“There is a crack, a crack in everything. That’s how the light gets in.” This is one of my favourite lines from the poetic songs of Leonard Cohen. To me, it suggests that in the midst of the experience of our limitations, our vulnerability, our mortality, there emerges the light of meaning and of hope. As I have often expressed it, our sacred worth is not taken away by our wounds, but even revealed and shines through these wounds. For example, we come closer to people, not when they brag about themselves but when they are open about their struggles.
A striking sight for me is when, driving before a cloudy sky, rays of light shine through the openings, the cracks, in the clouds, and stream down to earth. Another obvious occasion is when we see a rainbow flowing from light shining on rain clouds. The dancing movement of the Northern Lights is still another example. We likewise need to drive well outside areas of dense population to find sufficient darkness to be able to see the light of millions of stars or the milky way.
If you drive before sunrise early in morning, everything is very still and silent. Then, as the light begins to appear, there is often the movement of a light breeze, the birds begin their daily song, and animals begin to stir. It is like an awakening, an opening up.
We are now around the time of the winter solstice, when the night is longest and the days being slowly to lengthen. Darkness slowly recedes and light starts to expand. The cold of winter gradually gives way to the warmth of spring.
There is a beautiful folk-like story by Oscar Wilde, called The Selfish Giant . The giant discovers a crack in the walls he has built around himself and his garden. Children come in through that opening and, with them, the new life of spring. This experience leads the giant to break down all the walls and give free access to the children. The episode suggests that unless we have cracks in the walls of defensiveness, cracks of vulnerability, so that children can come through–that is, new life, new thoughts, new images–then we shall remain bleak and cold and dark and desolate inside. We tear down rather than build our walls through creative, life-giving, generous, even sacrificial compassion, caring, and love. At a point in the story, the giant does comment of the seasons of our life. “He did not hate the Winier now, for he knew that it was merely the Spring asleep, and that the flowers were resting.”
While we tend to see light and darkness as opposites and to see light as positive and darkness as negative, there is perhaps more a sense of complementarity. As we have just said, it is the darkness that allows us to see the light of the stars. Astronauts have commented on the sheer darkness of space, which nonetheless highlights the beauty of our blue planet. It is also from the rich dark soil that the new life of plants and flowers emerge.
Benedictine monk and Zen master, David Steindl Rast observes: “The universe is an immense house, as it were, with transparent walls. But outside, it is night. Beyond the transparent walls lies the darkness of mystery … And as human try to understand the mystery in which the world is embedded, they begin to project images onto the walls of glass behind which lies the night of the Great Question.” Our human loneliness, he adds, leads us to become focused only on these images so that we no longer look through at the night. He concludes. “There can be no vision without acceptance of mystery.” In a similar vein, theologian Karl Rahner says that if we enter into the silence of solitude, we may notice that everything is surrounded by a kind of “nameless remoteness,. .. like a silence whose stillness cries out.” He then invites us to trust this silent darkness: “it is not emptiness.”

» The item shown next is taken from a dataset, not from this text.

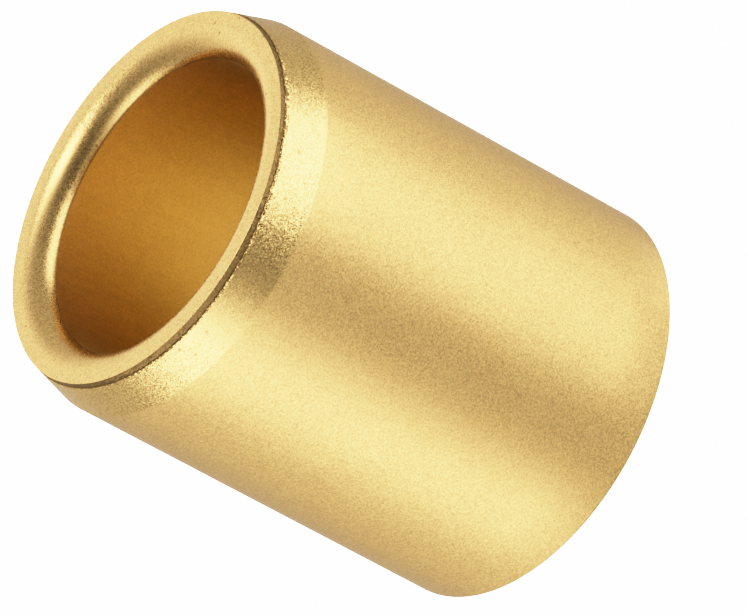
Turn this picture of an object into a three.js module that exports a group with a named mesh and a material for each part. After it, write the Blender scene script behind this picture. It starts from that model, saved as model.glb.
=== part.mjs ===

Loreena McKennitt sings of what has been called the dark night of the soul, a term that has referred to an experience when all the ideas and images upon which we have relied fall away and the mystery of ourselves and of life and of the universe penetrates and envelopes our soul. Yet she sings: “ Oh night thou was my guide, of night more loving than the rising sun.”
We have previously noted how Einstein speaks of the invisible energy of love as the dominant force in the universe. I recall as well the experience of a friend who was groping his way to his car on a cloudy winter night, when the moon emerged from behind a cloud and shed a pale light over everything. He said that his overwhelming experience at that time was that he was loved.
It seems that the core of all this imagery of light and darkness is that they have many layers of meaning. Whatever is of light is surrounded by and emerges from darkness, just as words emerge from silence. Our best words seems as well to come from our deepest silence. The famous conductor, Leoplold Stokowski puts it in these words: “A painter paints his pictures on canvas. But musicians paint their pictures on silence.”
Rumi says “What is the light in the centre of darkness inside your soul.” “Your defects are the ways that glory gets manifested… That’s where the Light enters you.” Rilke also speaks of the “deep innerness of all things.” which is with great difficulty and never successfully put into words.
May any darkness you experience be the rich soil of new life; and may any “cracks” you experience be places where the light gets in and also shines forth from within you.